Now while we’re talking about negativity and asking for feedback, let’s take a moment to think about how you can be proactive in looking for it.
By utilizing customer feedback tools throughout your business, you can gain the information you need to turn sad customers into loyal and loving followers. Plus, you can tweak your products and services to meet the needs of your target consumer.
Imagine you’re selling online education courses. What you’re selling is both a product and a service. Asking simple “yes or no” questions probably won’t give you a true reflection of how your customers view your courses.
But by issuing a survey involving Likert Scale questions, you can ask course attendees to rate their various experiences according to a scale. You can then aggregate the scores to identify areas that need improvement—or identify areas in which you excel.
The truth rarely operates in shades of gray. The biggest mistake you can make is to believe that one happy customer speaks for all the people with whom you do business. Get the whole picture with a Voice of the Customer Survey and hear to what they have to say—then act upon it.
Only your most satisfied and loyal customers will go out of their way to thank you. While you might be awash with compliments, don’t fall into the trap of thinking that you’re keeping everyone happy.
Don’t be indifferent to indifference.
You’ll probably find that the vast majority of your customers get what they expected from you and forget about it pretty quickly.
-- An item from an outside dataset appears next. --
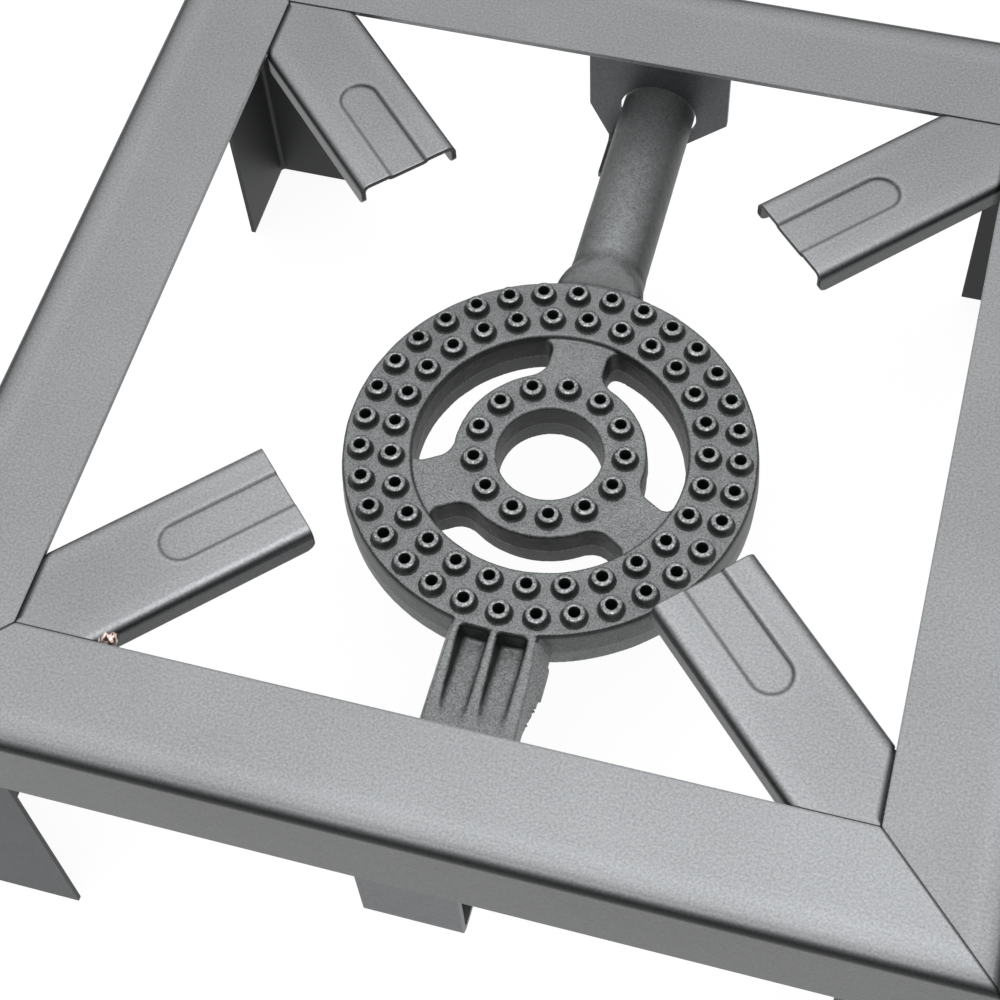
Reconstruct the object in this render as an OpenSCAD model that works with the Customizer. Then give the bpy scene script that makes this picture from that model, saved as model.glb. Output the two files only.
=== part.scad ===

If you want to turn these passive buyers into loyal followers, you need to ask them for feedback and ways to improve.
It’s important to always take anecdotal evidence regarding loyalty with a pinch of salt. If you really want to know what customers think about you—well, go ahead and ask them. But even then, some will ignore your questions, and others will misinterpret them.
There’s an artform to creating questionnaires and sending surveys. Your survey questions need to be concise, unambiguous, and targeted. If they’re not, the results you get could be skewed.
So go ahead, be James W. Marshall and find your gold.
But make sure you look out for the ones who follow you—and always delight them.